Atasi Permasalahan Gula Nasional, Amin : Perlu Kebijakan yang Kuat dan Tegas

Anggota Komisi VI DPR RI Amin. Foto: Azka/nvl

JAKARTA.NIAGA.ASIA-Anggota Komisi VI DPR RI Amin mendesak pemerintah untuk segera mengatur kebijakan yang kuat dan tegas jika ingin melakukan pembenahan terhadap industri gula nasional. selama ini pangkal permasalahan pergulaan adalah nihilnya aturan mengikat, sehingga hal tersebut selalu dimanfaatkan oleh para pemburu rente untuk mengambil keuntungan pribadi ataupun kelompok.

Hal tersebut diungkapkan Amin dalam rapat dengar pendapat antara Komisi VI DPR RI dengan para Direktur Utama PTPN di Gedung DPR RI, Senayan, Jakarta, Senin (20/9/2021).

Ia juga mendesak pemerintah yang saat ini sedang berupaya membentuk holding pabrik gula bernama Sugar Company (SugarCo) untuk menyampaikan roadmap mengenai kebijakan swasembada gula nasional kepada DPR.

Upaya swasembada gula nasional itu hanya bisa dilakukan jika persoalan industri gula nasional diselesaikan dari hulu hingga ke hilir. Swasembada gula nasional ini juga erat kaitannya dengan kemampuan daya saing gula domestik dan keberlanjutan produksi bahan baku di dalam negeri.

“Jadi kalau pemerintah mau melakukan swasembada gula di tahun 2025, maka segera sampaikan ke DPR roadmap-nya,” jelasnya.

Anggota Fraksi PKS DPR RI ini pun menjelaskan contoh paling nyata dari ketidak tegasan aturan pemerintah mengenai pergulaan nasional yakni dalam Pasal 74 Undang-Undang UU Nomor 39 Tahun 2014 yang menyebutkan bahwa setiap unit pengolahan hasil perkebunan tertentu yang berbahan baku impor, wajib membangun kebun paling lambat tiga tahun setelah pusat pengolahannya beroperasi.

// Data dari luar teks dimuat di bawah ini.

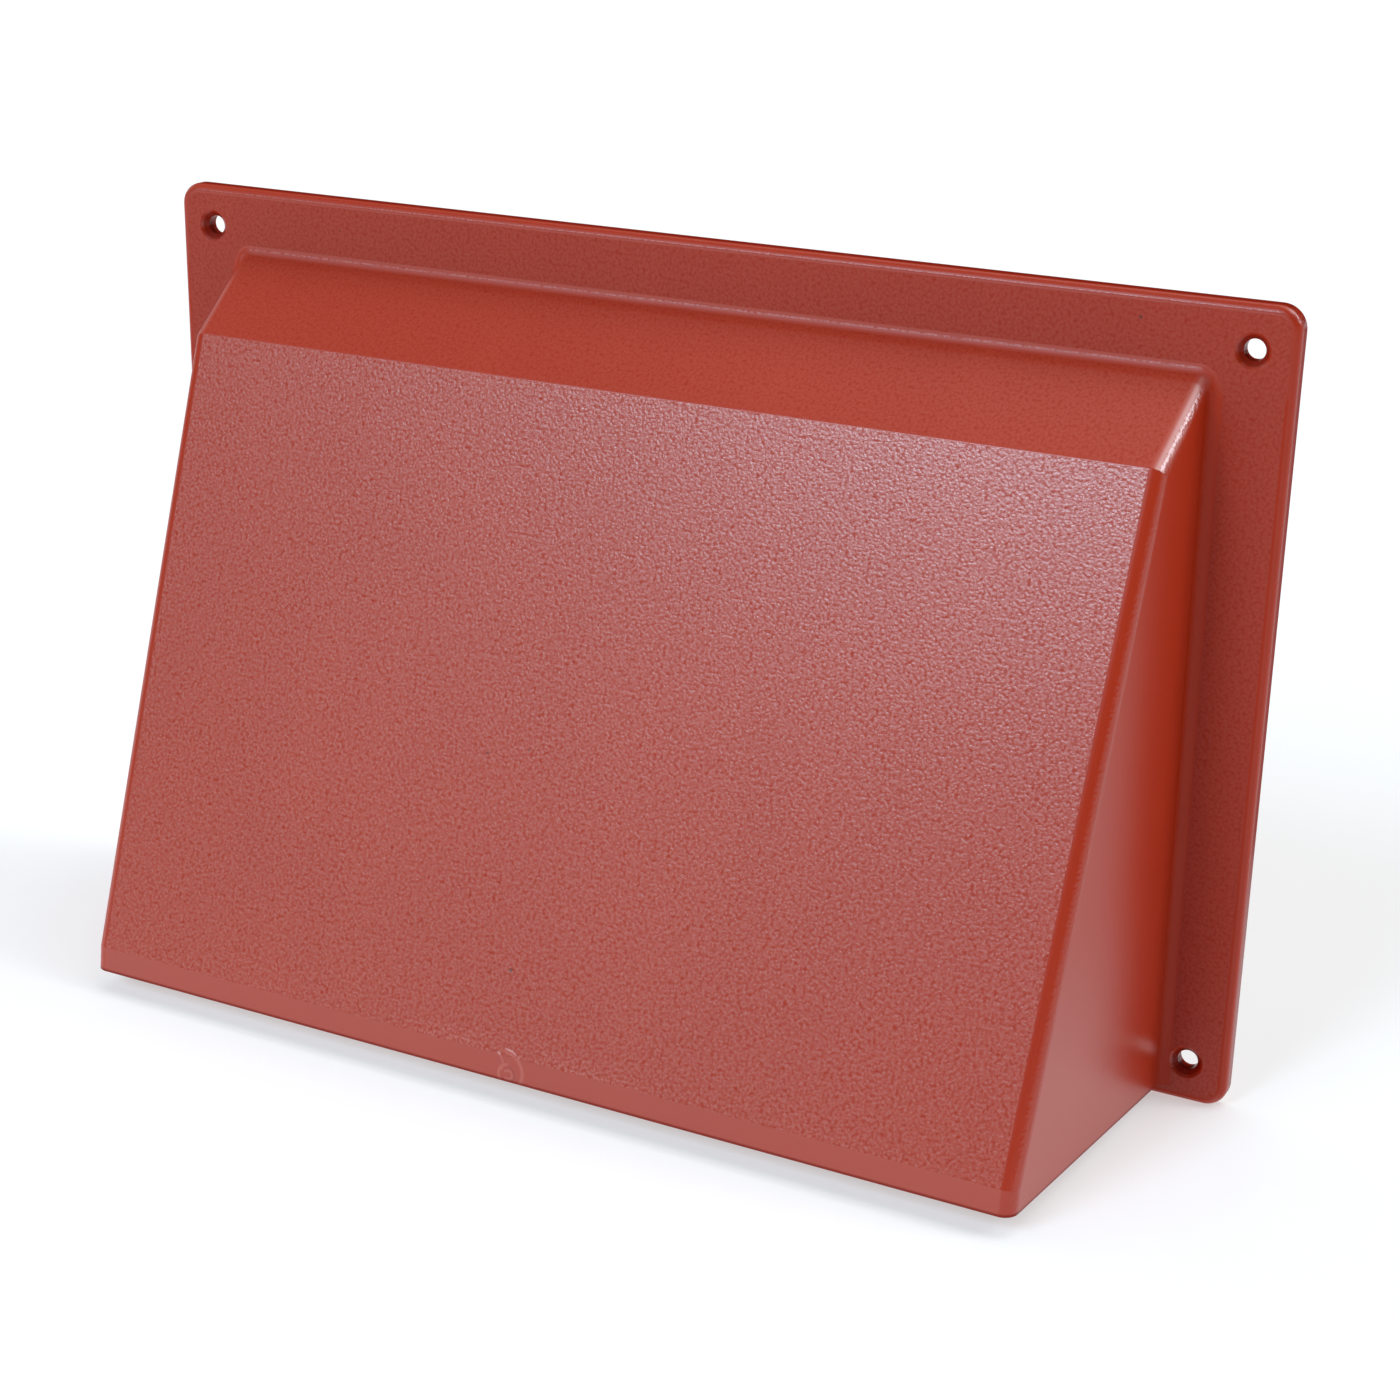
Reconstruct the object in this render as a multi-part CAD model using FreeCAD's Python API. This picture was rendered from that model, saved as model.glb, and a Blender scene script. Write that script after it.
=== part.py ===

“Akan tetapi, aturan itu kemudian dianulir dengan adanya Undang-undang Cipta Kerja. Dalam aturan turunan berupa Peraturan Pemerintah (PP) Nomor 26 Tahun 2021 Pasal 30 ayat 2 disebutkan unit pengolahan gula tebu berbahan baku impor dalam ketentuan ini tidak termasuk unit pengolahan gula rafinasi,” lanjutnya.

Akibat kebingungan tersebut, Amin mengatakan, para importir raw sugar itu menjadi terbebas dari kewajiban membangun perkebunan meskipun telah beroperasi puluhan tahun.

“Bagaimana perusahaan gula BUMN bisa bersaing dengan aturan seperti itu, dan bagaimana swasembada gula bisa dicapai?” heran Amin.

Politisi dapil Jawa Timur IV ini menerangkan, untuk menambal defisit neraca gula, harus dimulai dengan komitmen perluasan wilayah penanaman tebu. Dimana setidaknya memerlukan 400.000 bahkan sampai 700.000 hektar lahan untuk mencapai target tersebut.

Dijelaskan juga pentingnya terobosan teknologi untuk meningkatkan produktivitas tebu nasional yang setiap tahun kecenderungannya mengalami penurunan hingga hanya menghasilkan 2,1 juta ton pada 2020.

Amin menambahkan, kebijakan soal harga tebu pun tak kalah penting, karena kebijakan harga acuan kerap tak berjalan di lapangan karena tidak ada lembaga yang mengimplementasikan penindakan. Diketahui, rata-rata produksi gula nasional saat ini hanya berkisar 2,2 juta ton per tahun.

Adapun kebutuhan gula konsumsi rumah tangga per tahun mencapai sekitar 2,8 juta ton dan untuk industri 3,62 juta ton. Artinya kebutuhan impor bisa mencapai 4,22 juta ton setiap tahunnya.

“Impor pada tahap tertentu masih dibutuhkan, terutama untuk menjaga stabilitas harga. Namun pemerintah harus berani menjaga keseimbangan pasar kepentingan dalam negeri terutama keberlanjutan produksi dalam negeri dan kesejahteraan petani,” pungkas Anggota Badan Legislasi DPR RI ini.